__THE RECORDS__
+ + + + + + +

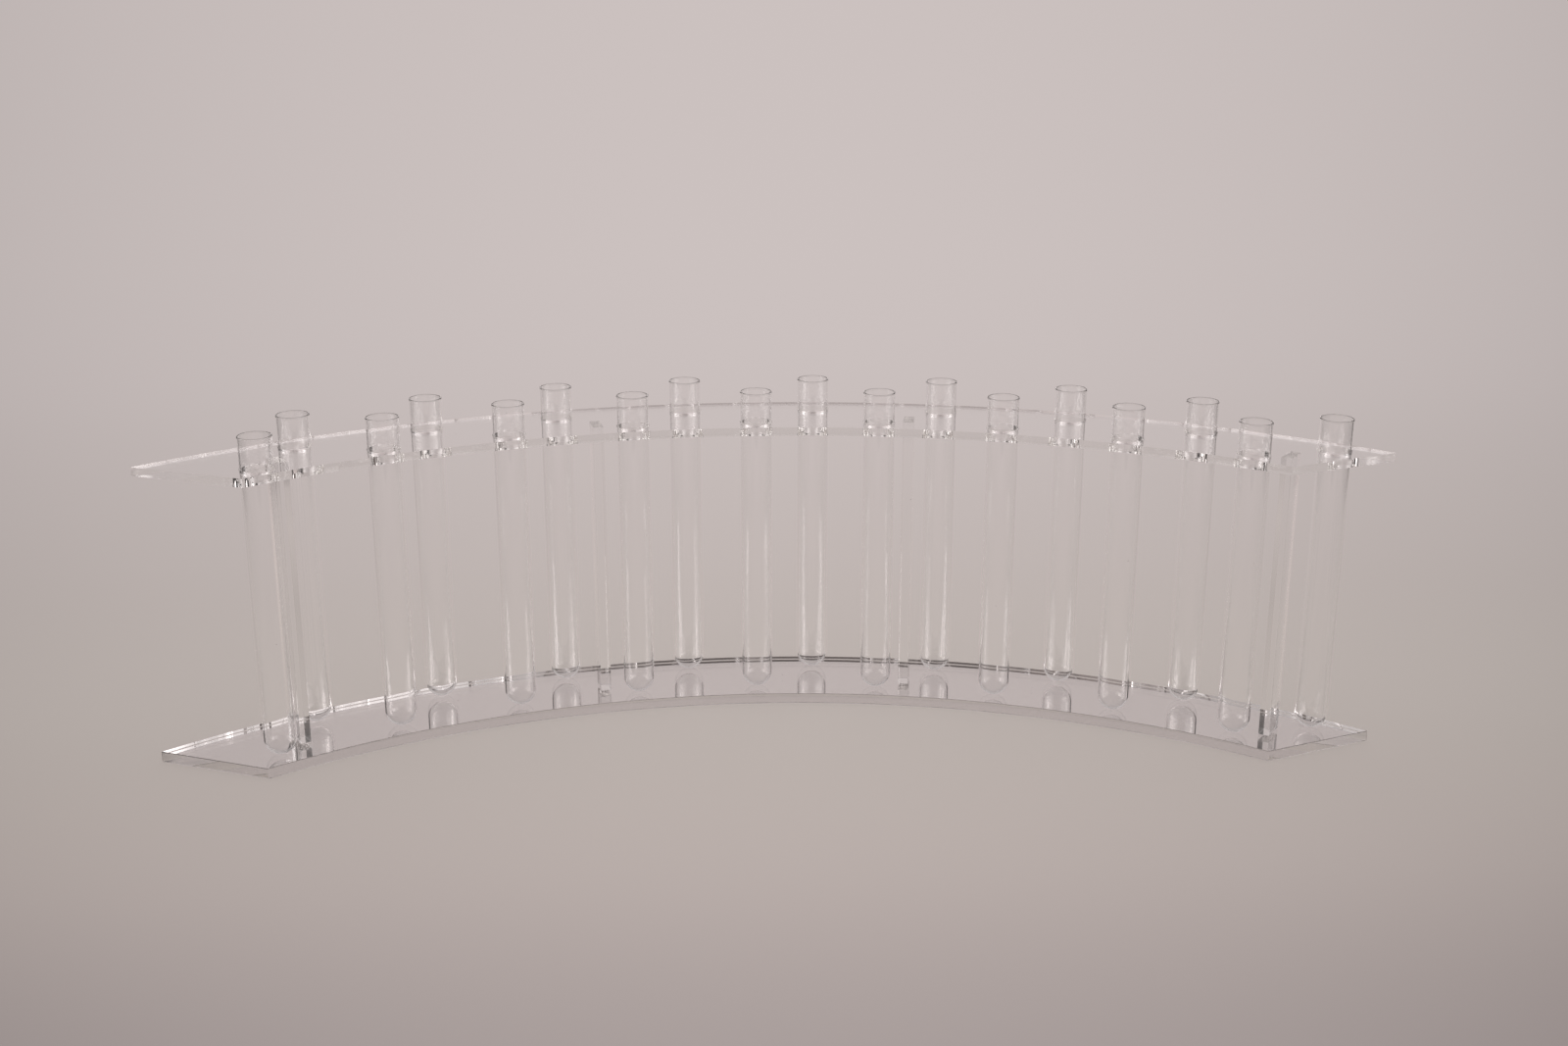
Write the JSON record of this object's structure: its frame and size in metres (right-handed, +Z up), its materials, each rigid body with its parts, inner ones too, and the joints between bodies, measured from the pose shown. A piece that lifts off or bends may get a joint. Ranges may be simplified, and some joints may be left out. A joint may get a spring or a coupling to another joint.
{
  "type": "test tube stand",
  "caption": "Curved clear acrylic stand with a mirrored base and two staggered rows of round-bottomed glass tubes held upright in its drilled top plate.",
  "frame": {"origin": "middle of the stand's outline, on the surface it stands on", "axes": "+Z up, +X along the stand to the right as pictured, +Y to the outer, back side of the arc"},
  "size_m": [0.5608, 0.1278, 0.1553],
  "materials": {
    "clear_acrylic": "clear, polished",
    "silvered_acrylic": "clear and polished above, silvered underneath, so it mirrors",
    "clear_glass": "clear, smooth"
  },
  "bodies": {
    "stand": {"base_plate": "silvered_acrylic", "top_plate": "clear_acrylic", "post_left_end": "clear_acrylic", "post_left_middle": "clear_acrylic", "post_right_middle": "clear_acrylic", "post_right_end": "clear_acrylic"},
    "front_tube_1": {"tube_front_1": "clear_glass"},
    "front_tube_2": {"tube_front_2": "clear_glass"},
    "front_tube_3": {"tube_front_3": "clear_glass"},
    "front_tube_4": {"tube_front_4": "clear_glass"},
    "front_tube_5": {"tube_front_5": "clear_glass"},
    "front_tube_6": {"tube_front_6": "clear_glass"},
    "front_tube_7": {"tube_front_7": "clear_glass"},
    "front_tube_8": {"tube_front_8": "clear_glass"},
    "front_tube_9": {"tube_front_9": "clear_glass"},
    "back_tube_1": {"tube_back_1": "clear_glass"},
    "back_tube_2": {"tube_back_2": "clear_glass"},
    "back_tube_3": {"tube_back_3": "clear_glass"},
    "back_tube_4": {"tube_back_4": "clear_glass"},
    "back_tube_5": {"tube_back_5": "clear_glass"},
    "back_tube_6": {"tube_back_6": "clear_glass"},
    "back_tube_7": {"tube_back_7": "clear_glass"},
    "back_tube_8": {"tube_back_8": "clear_glass"},
    "back_tube_9": {"tube_back_9": "clear_glass"}
  },
  "joints": [
    {"name": "front_tube_1_lift", "type": "slide", "parent": "stand", "child": "front_tube_1", "axis": [0, 0, 1], "range_m": [0, 0.16]},
    {"name": "front_tube_2_lift", "type": "slide", "parent": "stand", "child": "front_tube_2", "axis": [0, 0, 1], "range_m": [0, 0.16]},
    {"name": "front_tube_3_lift", "type": "slide", "parent": "stand", "child": "front_tube_3", "axis": [0, 0, 1], "range_m": [0, 0.16]},
    {"name": "front_tube_4_lift", "type": "slide", "parent": "stand", "child": "front_tube_4", "axis": [0, 0, 1], "range_m": [0, 0.16]},
    {"name": "front_tube_5_lift", "type": "slide", "parent": "stand", "child": "front_tube_5", "axis": [0, 0, 1], "range_m": [0, 0.16]},
    {"name": "front_tube_6_lift", "type": "slide", "parent": "stand", "child": "front_tube_6", "axis": [0, 0, 1], "range_m": [0, 0.16]},
    {"name": "front_tube_7_lift", "type": "slide", "parent": "stand", "child": "front_tube_7", "axis": [0, 0, 1], "range_m": [0, 0.16]},
    {"name": "front_tube_8_lift", "type": "slide", "parent": "stand", "child": "front_tube_8", "axis": [0, 0, 1], "range_m": [0, 0.16]},
    {"name": "front_tube_9_lift", "type": "slide", "parent": "stand", "child": "front_tube_9", "axis": [0, 0, 1], "range_m": [0, 0.16]},
    {"name": "back_tube_1_lift", "type": "slide", "parent": "stand", "child": "back_tube_1", "axis": [0, 0, 1], "range_m": [0, 0.16]},
    {"name": "back_tube_2_lift", "type": "slide", "parent": "stand", "child": "back_tube_2", "axis": [0, 0, 1], "range_m": [0, 0.16]},
    {"name": "back_tube_3_lift", "type": "slide", "parent": "stand", "child": "back_tube_3", "axis": [0, 0, 1], "range_m": [0, 0.16]},
    {"name": "back_tube_4_lift", "type": "slide", "parent": "stand", "child": "back_tube_4", "axis": [0, 0, 1], "range_m": [0, 0.16]},
    {"name": "back_tube_5_lift", "type": "slide", "parent": "stand", "child": "back_tube_5", "axis": [0, 0, 1], "range_m": [0, 0.16]},
    {"name": "back_tube_6_lift", "type": "slide", "parent": "stand", "child": "back_tube_6", "axis": [0, 0, 1], "range_m": [0, 0.16]},
    {"name": "back_tube_7_lift", "type": "slide", "parent": "stand", "child": "back_tube_7", "axis": [0, 0, 1], "range_m": [0, 0.16]},
    {"name": "back_tube_8_lift", "type": "slide", "parent": "stand", "child": "back_tube_8", "axis": [0, 0, 1], "range_m": [0, 0.16]},
    {"name": "back_tube_9_lift", "type": "slide", "parent": "stand", "child": "back_tube_9", "axis": [0, 0, 1], "range_m": [0, 0.16]}
  ]
}
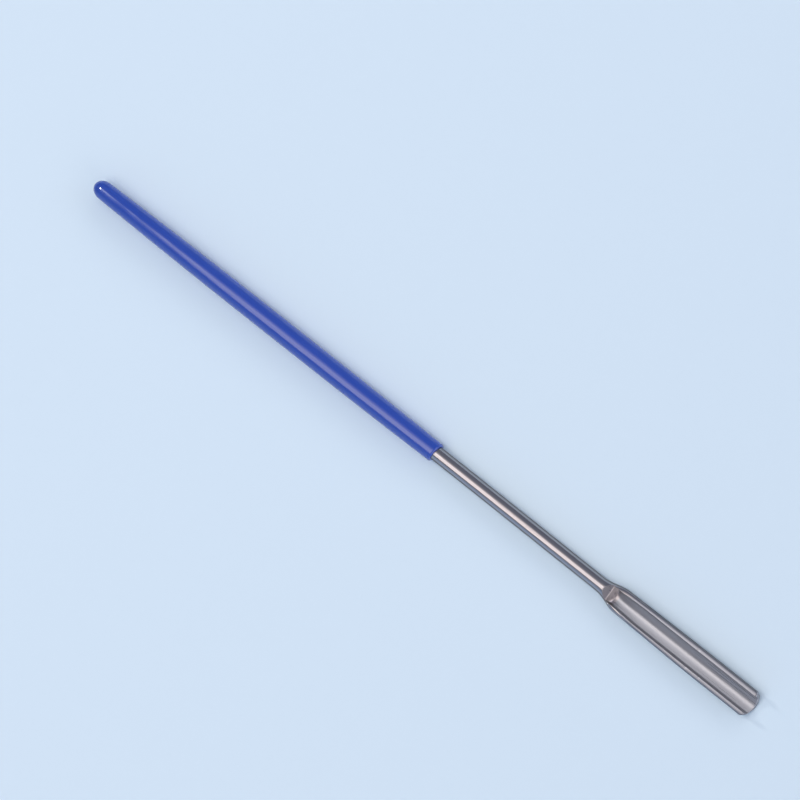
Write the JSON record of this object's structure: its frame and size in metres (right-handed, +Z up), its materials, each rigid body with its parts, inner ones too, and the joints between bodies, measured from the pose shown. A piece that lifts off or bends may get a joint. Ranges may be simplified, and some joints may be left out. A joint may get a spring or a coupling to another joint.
{
  "type": "lab spatula",
  "caption": "Micro scoop spatula: a round steel rod pressed into an open trough at one end, with a closed vinyl sleeve over the other end as a handle.",
  "frame": {"origin": "under the middle of the tool's outline, on the table that it lies on", "axes": "+X along the tool from the handle's tip to the scoop's end, +Z up, the way the trough opens"},
  "size_m": [0.23, 0.0076, 0.0065],
  "materials": {
    "stainless_steel": "polished rod, trough brushed along its length",
    "blue_vinyl": "smooth dipped or moulded vinyl with a soft gloss"
  },
  "bodies": {
    "root": {"scoop_rod": "stainless_steel", "handle_sleeve": "blue_vinyl"}
  },
  "joints": []
}
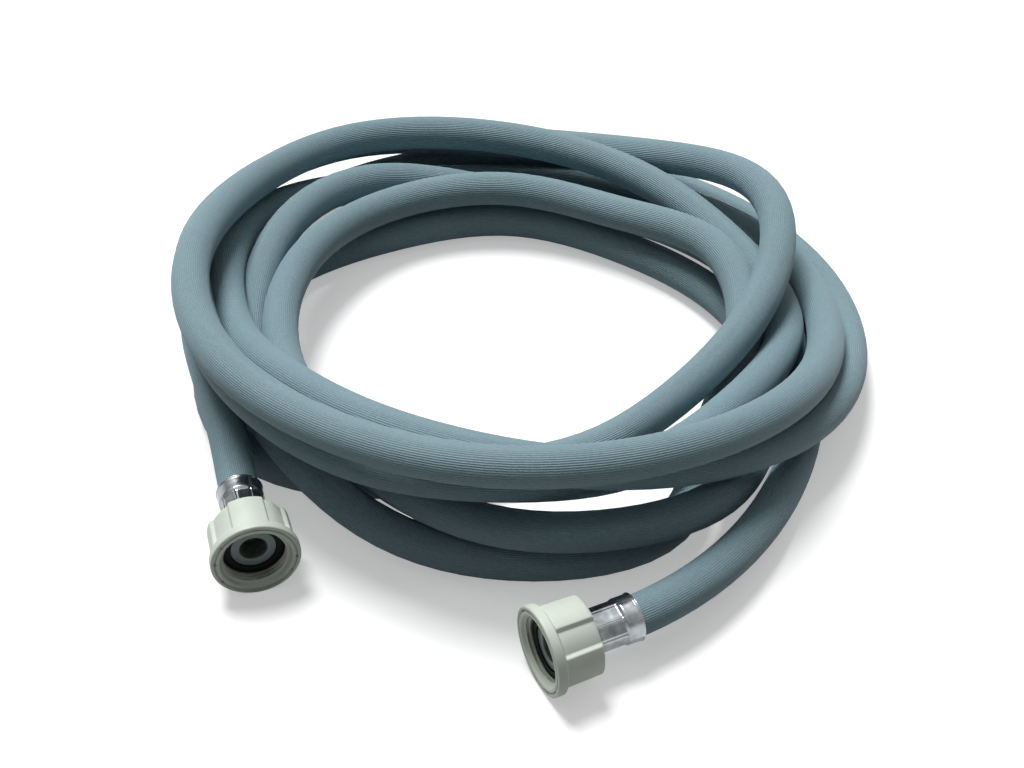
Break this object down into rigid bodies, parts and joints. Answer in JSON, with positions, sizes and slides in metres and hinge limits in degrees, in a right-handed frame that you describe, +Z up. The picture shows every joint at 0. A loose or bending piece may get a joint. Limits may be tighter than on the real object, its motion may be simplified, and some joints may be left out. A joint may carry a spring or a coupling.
{
  "type": "washing machine inlet hose",
  "caption": "Flexible ribbed water supply hose lying in a loose coil, with a spinning plastic union nut, a washer and a crimped metal ferrule at each end.",
  "frame": {"origin": "middle of the bounding box of the hose as it lies, on the floor that the hose and both nuts rest on", "axes": "+Z up from the floor, the shortest extent; Y along the longest extent, both union nuts on the -Y side; X across the coil"},
  "size_m": [0.3054, 0.3624, 0.0739],
  "materials": {
    "hose_rubber": "blue-grey, finely ribbed, satin",
    "nut_plastic": "off-white moulded nylon, satin",
    "tail_plastic": "milky, slightly glossy",
    "washer_rubber": "black, matt",
    "ferrule_metal": "bright plated, crimped"
  },
  "bodies": {
    "hose_body": {"hose": "hose_rubber", "hose_tail_a": "tail_plastic", "washer_a": "washer_rubber", "ferrule_a": "ferrule_metal", "hose_tail_b": "tail_plastic", "washer_b": "washer_rubber", "ferrule_b": "ferrule_metal"},
    "nut_a": {"union_nut_a": "nut_plastic"},
    "nut_b": {"union_nut_b": "nut_plastic"}
  },
  "joints": [
    {"name": "nut_a_spin", "type": "hinge", "parent": "hose_body", "child": "nut_a", "pos_m": [-0.0986, -0.1208, 0.0173], "axis": [0.2807, -0.9598, 0], "continuous": true},
    {"name": "nut_b_spin", "type": "hinge", "parent": "hose_body", "child": "nut_b", "pos_m": [0.0068, -0.166, 0.0173], "axis": [-0.9003, -0.4352, 0], "continuous": true}
  ]
}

+ + + + + + +

__PROBLEM DESCRIPTION__
Write every entry out again exactly.

__FINISHED TASK__
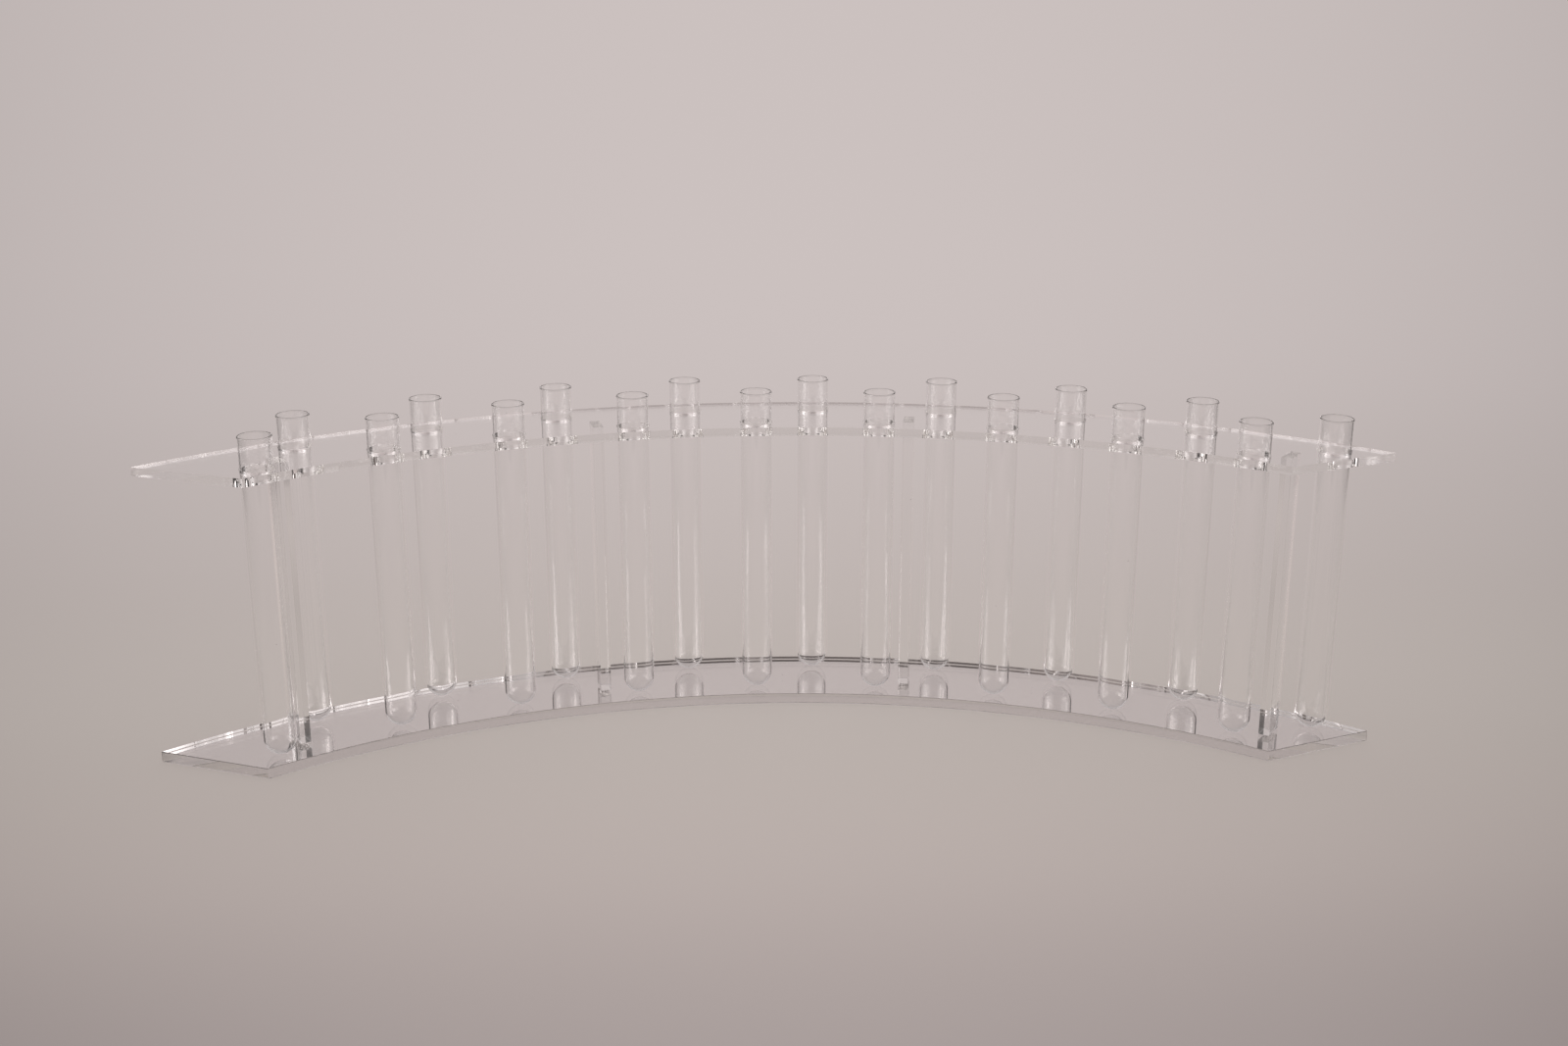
Write the JSON record of this object's structure: its frame and size in metres (right-handed, +Z up), its materials, each rigid body with its parts, inner ones too, and the joints between bodies, measured from the pose shown. A piece that lifts off or bends may get a joint. Ranges may be simplified, and some joints may be left out. A joint may get a spring or a coupling to another joint.
{
  "type": "test tube stand",
  "caption": "Curved clear acrylic stand with a mirrored base and two staggered rows of round-bottomed glass tubes held upright in its drilled top plate.",
  "frame": {"origin": "middle of the stand's outline, on the surface it stands on", "axes": "+Z up, +X along the stand to the right as pictured, +Y to the outer, back side of the arc"},
  "size_m": [0.5608, 0.1278, 0.1553],
  "materials": {
    "clear_acrylic": "clear, polished",
    "silvered_acrylic": "clear and polished above, silvered underneath, so it mirrors",
    "clear_glass": "clear, smooth"
  },
  "bodies": {
    "stand": {"base_plate": "silvered_acrylic", "top_plate": "clear_acrylic", "post_left_end": "clear_acrylic", "post_left_middle": "clear_acrylic", "post_right_middle": "clear_acrylic", "post_right_end": "clear_acrylic"},
    "front_tube_1": {"tube_front_1": "clear_glass"},
    "front_tube_2": {"tube_front_2": "clear_glass"},
    "front_tube_3": {"tube_front_3": "clear_glass"},
    "front_tube_4": {"tube_front_4": "clear_glass"},
    "front_tube_5": {"tube_front_5": "clear_glass"},
    "front_tube_6": {"tube_front_6": "clear_glass"},
    "front_tube_7": {"tube_front_7": "clear_glass"},
    "front_tube_8": {"tube_front_8": "clear_glass"},
    "front_tube_9": {"tube_front_9": "clear_glass"},
    "back_tube_1": {"tube_back_1": "clear_glass"},
    "back_tube_2": {"tube_back_2": "clear_glass"},
    "back_tube_3": {"tube_back_3": "clear_glass"},
    "back_tube_4": {"tube_back_4": "clear_glass"},
    "back_tube_5": {"tube_back_5": "clear_glass"},
    "back_tube_6": {"tube_back_6": "clear_glass"},
    "back_tube_7": {"tube_back_7": "clear_glass"},
    "back_tube_8": {"tube_back_8": "clear_glass"},
    "back_tube_9": {"tube_back_9": "clear_glass"}
  },
  "joints": [
    {"name": "front_tube_1_lift", "type": "slide", "parent": "stand", "child": "front_tube_1", "axis": [0, 0, 1], "range_m": [0, 0.16]},
    {"name": "front_tube_2_lift", "type": "slide", "parent": "stand", "child": "front_tube_2", "axis": [0, 0, 1], "range_m": [0, 0.16]},
    {"name": "front_tube_3_lift", "type": "slide", "parent": "stand", "child": "front_tube_3", "axis": [0, 0, 1], "range_m": [0, 0.16]},
    {"name": "front_tube_4_lift", "type": "slide", "parent": "stand", "child": "front_tube_4", "axis": [0, 0, 1], "range_m": [0, 0.16]},
    {"name": "front_tube_5_lift", "type": "slide", "parent": "stand", "child": "front_tube_5", "axis": [0, 0, 1], "range_m": [0, 0.16]},
    {"name": "front_tube_6_lift", "type": "slide", "parent": "stand", "child": "front_tube_6", "axis": [0, 0, 1], "range_m": [0, 0.16]},
    {"name": "front_tube_7_lift", "type": "slide", "parent": "stand", "child": "front_tube_7", "axis": [0, 0, 1], "range_m": [0, 0.16]},
    {"name": "front_tube_8_lift", "type": "slide", "parent": "stand", "child": "front_tube_8", "axis": [0, 0, 1], "range_m": [0, 0.16]},
    {"name": "front_tube_9_lift", "type": "slide", "parent": "stand", "child": "front_tube_9", "axis": [0, 0, 1], "range_m": [0, 0.16]},
    {"name": "back_tube_1_lift", "type": "slide", "parent": "stand", "child": "back_tube_1", "axis": [0, 0, 1], "range_m": [0, 0.16]},
    {"name": "back_tube_2_lift", "type": "slide", "parent": "stand", "child": "back_tube_2", "axis": [0, 0, 1], "range_m": [0, 0.16]},
    {"name": "back_tube_3_lift", "type": "slide", "parent": "stand", "child": "back_tube_3", "axis": [0, 0, 1], "range_m": [0, 0.16]},
    {"name": "back_tube_4_lift", "type": "slide", "parent": "stand", "child": "back_tube_4", "axis": [0, 0, 1], "range_m": [0, 0.16]},
    {"name": "back_tube_5_lift", "type": "slide", "parent": "stand", "child": "back_tube_5", "axis": [0, 0, 1], "range_m": [0, 0.16]},
    {"name": "back_tube_6_lift", "type": "slide", "parent": "stand", "child": "back_tube_6", "axis": [0, 0, 1], "range_m": [0, 0.16]},
    {"name": "back_tube_7_lift", "type": "slide", "parent": "stand", "child": "back_tube_7", "axis": [0, 0, 1], "range_m": [0, 0.16]},
    {"name": "back_tube_8_lift", "type": "slide", "parent": "stand", "child": "back_tube_8", "axis": [0, 0, 1], "range_m": [0, 0.16]},
    {"name": "back_tube_9_lift", "type": "slide", "parent": "stand", "child": "back_tube_9", "axis": [0, 0, 1], "range_m": [0, 0.16]}
  ]
}
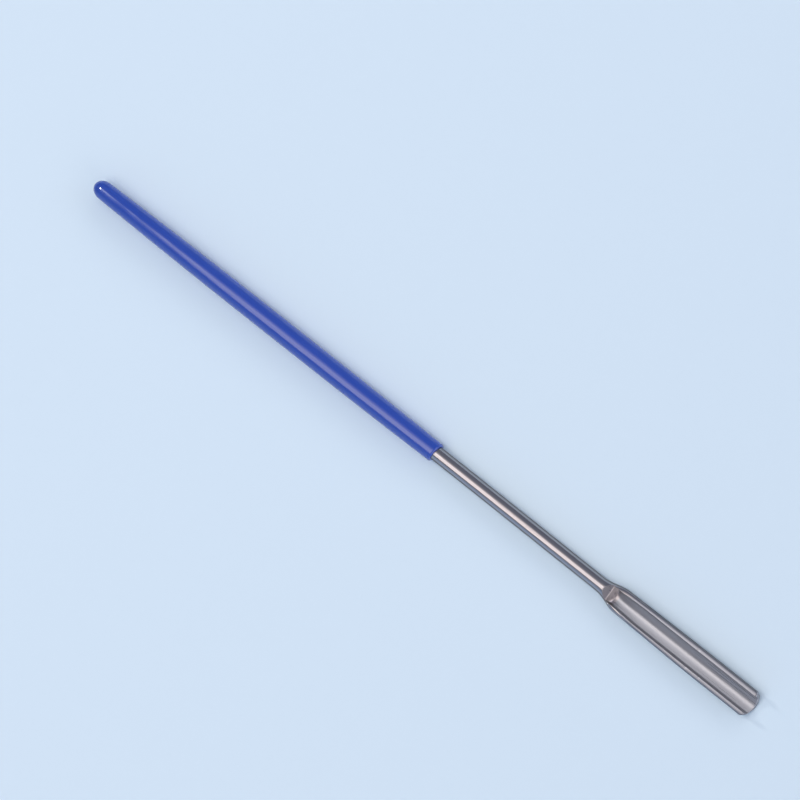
Write the JSON record of this object's structure: its frame and size in metres (right-handed, +Z up), its materials, each rigid body with its parts, inner ones too, and the joints between bodies, measured from the pose shown. A piece that lifts off or bends may get a joint. Ranges may be simplified, and some joints may be left out. A joint may get a spring or a coupling to another joint.
{
  "type": "lab spatula",
  "caption": "Micro scoop spatula: a round steel rod pressed into an open trough at one end, with a closed vinyl sleeve over the other end as a handle.",
  "frame": {"origin": "under the middle of the tool's outline, on the table that it lies on", "axes": "+X along the tool from the handle's tip to the scoop's end, +Z up, the way the trough opens"},
  "size_m": [0.23, 0.0076, 0.0065],
  "materials": {
    "stainless_steel": "polished rod, trough brushed along its length",
    "blue_vinyl": "smooth dipped or moulded vinyl with a soft gloss"
  },
  "bodies": {
    "root": {"scoop_rod": "stainless_steel", "handle_sleeve": "blue_vinyl"}
  },
  "joints": []
}
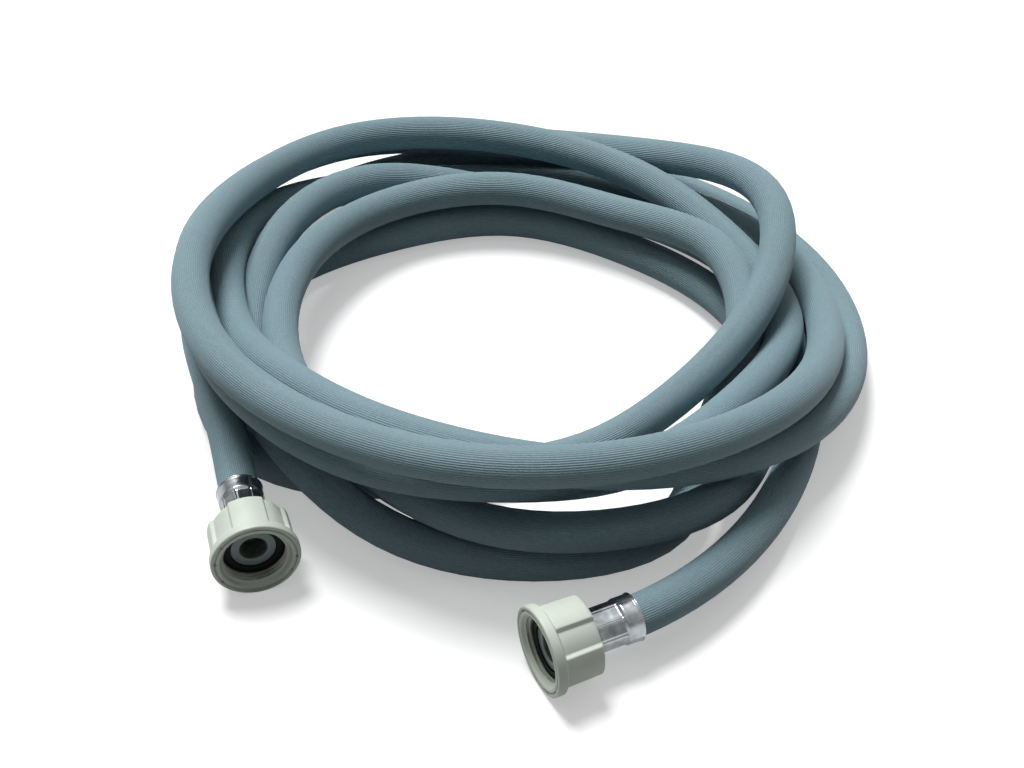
Break this object down into rigid bodies, parts and joints. Answer in JSON, with positions, sizes and slides in metres and hinge limits in degrees, in a right-handed frame that you describe, +Z up. The picture shows every joint at 0. A loose or bending piece may get a joint. Limits may be tighter than on the real object, its motion may be simplified, and some joints may be left out. A joint may carry a spring or a coupling.
{
  "type": "washing machine inlet hose",
  "caption": "Flexible ribbed water supply hose lying in a loose coil, with a spinning plastic union nut, a washer and a crimped metal ferrule at each end.",
  "frame": {"origin": "middle of the bounding box of the hose as it lies, on the floor that the hose and both nuts rest on", "axes": "+Z up from the floor, the shortest extent; Y along the longest extent, both union nuts on the -Y side; X across the coil"},
  "size_m": [0.3054, 0.3624, 0.0739],
  "materials": {
    "hose_rubber": "blue-grey, finely ribbed, satin",
    "nut_plastic": "off-white moulded nylon, satin",
    "tail_plastic": "milky, slightly glossy",
    "washer_rubber": "black, matt",
    "ferrule_metal": "bright plated, crimped"
  },
  "bodies": {
    "hose_body": {"hose": "hose_rubber", "hose_tail_a": "tail_plastic", "washer_a": "washer_rubber", "ferrule_a": "ferrule_metal", "hose_tail_b": "tail_plastic", "washer_b": "washer_rubber", "ferrule_b": "ferrule_metal"},
    "nut_a": {"union_nut_a": "nut_plastic"},
    "nut_b": {"union_nut_b": "nut_plastic"}
  },
  "joints": [
    {"name": "nut_a_spin", "type": "hinge", "parent": "hose_body", "child": "nut_a", "pos_m": [-0.0986, -0.1208, 0.0173], "axis": [0.2807, -0.9598, 0], "continuous": true},
    {"name": "nut_b_spin", "type": "hinge", "parent": "hose_body", "child": "nut_b", "pos_m": [0.0068, -0.166, 0.0173], "axis": [-0.9003, -0.4352, 0], "continuous": true}
  ]
}